Episode Title: 'LB
Writer: Frank Spotnitz
Director: S J Clarkson
Previously on "Hunted":
After two episodes of “Hunted,” I am definitely not in love with this series. I really do want to like it as much as I do “Strike Back” and I’m happy to see that Cinemax is carving out an identity for itself as a home for action on TV.
But Melissa George’s Sam Hunter is the biggest problem on the show. It’s very difficult to care about Sam thanks to the way that she is written and performed. Sam’s emotionally closed off state may be the natural byproduct of a lifetime filled with betrayal and tragedy, but it also keeps the audience at a distance that it can’t quite cross. If we can’t feel empathy for Sam and her plight, than she’s little more than a vehicle for the show to breakout an occasional fight sequence or espionage scene.
Supposedly, Sam’s rapport with the young Edward Turner (Oscar Kennedy) is what is keeping her in the Turner household under the suspicious glare of Edward’s shady grandfather, Jack (Patrick Malahide) and Edward’s unsuspecting father, Stephen (Stephen Campbell Moore). However, the scenes between Sam and Edward and even between Sam and Stephen come off as forced and artificial.
The one aspect of her role that George is really pulling off is Sam’s physicality. Sam looks convincing when she pulls off a few athletic moves to escape the Turner mansion. But I am more impressed by the way that Sam conducts herself in the fight with the scarred assassin where she clearly did not have the upper hand. A more accurate way to put it is that Sam was getting her ass kicked and that she was lucky to leave that situation alive.
Sam’s inability to beat every opponent in front of her adds some much needed credibility to the show. If Sam could just knock around much bigger men than “Hunted” would really be pushing believability. Sam is also allowed to briefly be vulnerable as we see the full extent of her injuries from that fight when she disrobes in front of her estranged lover, Aidan Marsh (Adam Rayner). But there still isn’t much chemistry between George and Rayner.
The opening scene of the episode did give us some tense moments as the Blank-faced man (Scott Handy) appeared to be ready to execute Sam on the spot while introducing himself as Dr. Horst Goebel. We know that the Blank-faced man was apparently tied to the previous attempt on Sam’s life and that the scarred man is also seemingly out to kill her. However, it’s less clear if they want her dead for the same reasons or if they have separate agendas.
Getting back to last week’s other cliffhanger, Sam’s teammate, Hasan Moussa (Uriel Emil Pollack) was kidnapped by Turner’s men in retaliation for his part in the attempted “abduction” of Edward that was used to introduce Sam to the Turner family. Sam’s boss at Byzantium, Rupert Keel (Stephen Dillane) seems to be more concerned about maintaining Sam’s cover than saving Hasan, so Sam is ordered to execute her teammate herself before he can break under torture.

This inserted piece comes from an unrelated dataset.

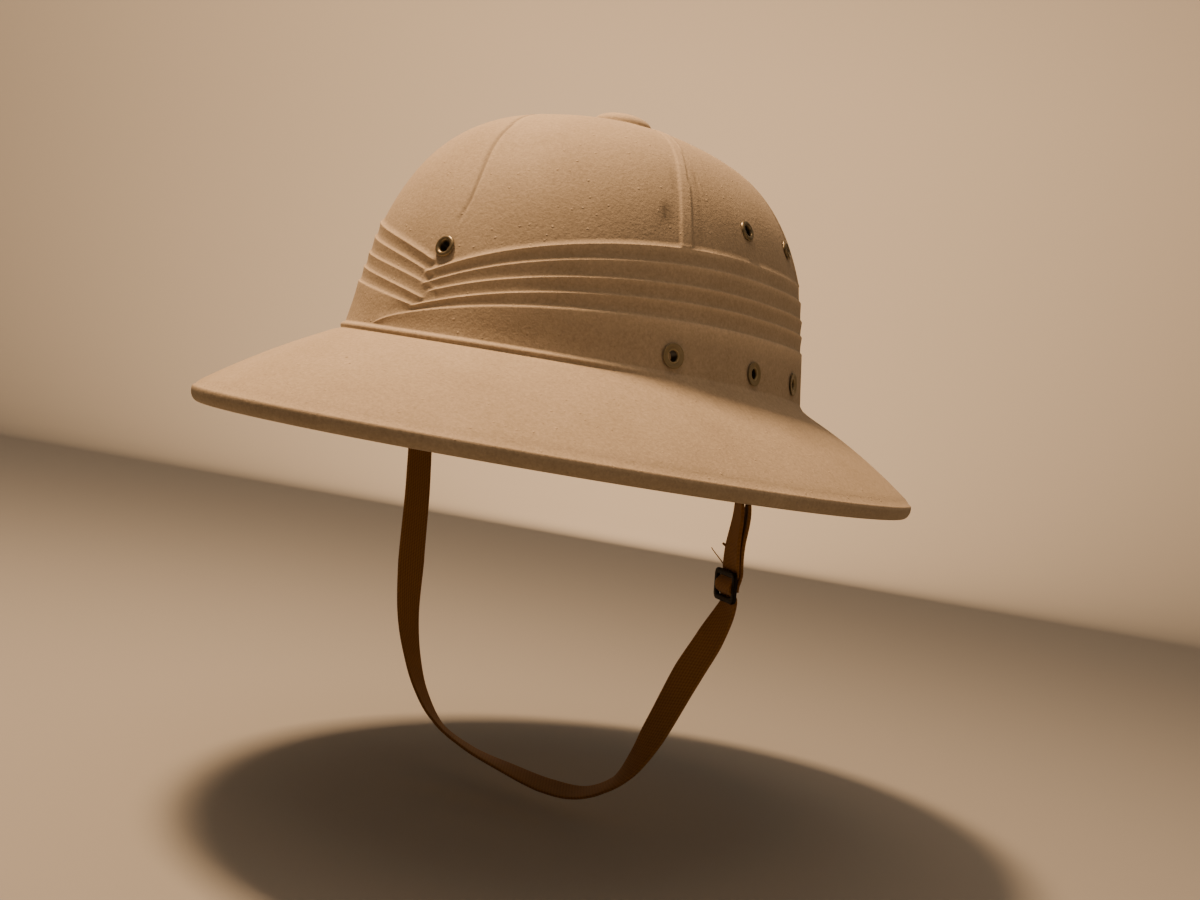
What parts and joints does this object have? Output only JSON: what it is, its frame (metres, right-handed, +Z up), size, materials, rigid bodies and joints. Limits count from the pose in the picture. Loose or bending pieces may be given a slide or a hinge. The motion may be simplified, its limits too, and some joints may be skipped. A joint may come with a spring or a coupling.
{
  "type": "pith helmet",
  "caption": "Pressed-fibre sun helmet with moulded pleats and ribs, a wide sloping brim, metal eyelets, a top button and a webbing chin strap with a slider.",
  "frame": {"origin": "centre of the head opening, level with the foot of the crown", "axes": "+Z up through the crown, -Y towards the front of the hat, +X towards the wearer's left"},
  "size_m": [0.2692, 0.343, 0.2822],
  "materials": {
    "khaki_pressed_fibre": "matt painted pressed fibre with a fine felted grain",
    "dark_bronze_metal": "dark glossy bronzed metal",
    "khaki_painted_metal": "satin khaki paint",
    "plain_steel": "plain",
    "olive_brown_webbing": "woven cotton webbing",
    "black_japanned_metal": "black japanned, worn satin"
  },
  "bodies": {
    "root": {"shell": "khaki_pressed_fibre", "top_button": "khaki_pressed_fibre", "front_eyelet": "dark_bronze_metal", "side_eyelet_upper_left_middle": "dark_bronze_metal", "side_eyelet_upper_left_rear": "dark_bronze_metal", "side_eyelet_upper_right_middle": "dark_bronze_metal", "side_eyelet_upper_right_rear": "dark_bronze_metal", "base_eyelet_left_front": "khaki_painted_metal", "base_eyelet_left_middle": "khaki_painted_metal", "base_eyelet_left_rear": "khaki_painted_metal", "base_eyelet_right_front": "khaki_painted_metal", "base_eyelet_right_middle": "khaki_painted_metal", "base_eyelet_right_rear": "khaki_painted_metal", "strap_hanger_left": "plain_steel", "strap_hanger_right": "plain_steel", "chin_strap": "olive_brown_webbing", "strap_slider": "black_japanned_metal"}
  },
  "joints": []
}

As a side note, how ridiculous is it for Sam to have such a free run of the Turner mansion without any scrutiny? Jack is openly suspicious of her and her presence, and yet Sam seems to be able to slip into his office and his deepest basement with little effort… to say nothing of how easy it is for Sam to sneak out of the mansion undetected. Does a man as paranoid as Jack Turner really not have any surveillance cameras within his home?
There is briefly an interesting shade of grey morality when Sam is willing to follow her orders and eliminate Hasan before he claims to have information about the attempt on her life. Hasan says that the scarred man approached him with a generous offer to turn on Sam while she was gone. And Hasan also points out that someone within the team likely betrayed him to Turner’s men in the previous episode.
Of course, all moral ambiguity goes out the window when Hasan immediately tries to kill Sam after she frees him. That makes Sam’s subsequent killing of Hasan justified and sidesteps the entire issue. That felt like a very lazy writing solution.
As underdeveloped as Sam is, her Byzantium teammates are even worse. Most of them are so bland that they barely make an impression; while Zoe Morgan (Morven Christie) and Ian Fowkes (Lex Shrapnel) only registered because they spent the majority of their screentime arguing about whether Sam should “remove” Hasan. I’m sure that if we cared about any of these characters that argument would have weight. But there are a lot of cardboard performances on this show.
In the absence of any real character development, Sam’s boss, Rupert Keel gets this week’s Cinemax moment when he meets with a beautiful (and very quickly, naked) young woman at an upscale hotel; which is apparently a routine for them. Perhaps this is meant to imply Keel’s moral failings as he authorizes Hasan’s death in front of the woman with barely a thought. But if Keel is one of the masterminds behind the attempts on Sam’s life, then he is going to need a lot more than those brief moments to make him a compelling character.
It was a little surprising that the storyline of Sam in the Turner didn’t advance any further than it did in this episode. I don’t think that this particular plotline has the legs to make it through the entire season. I am still with “Hunted” for now, but my patience has its limits.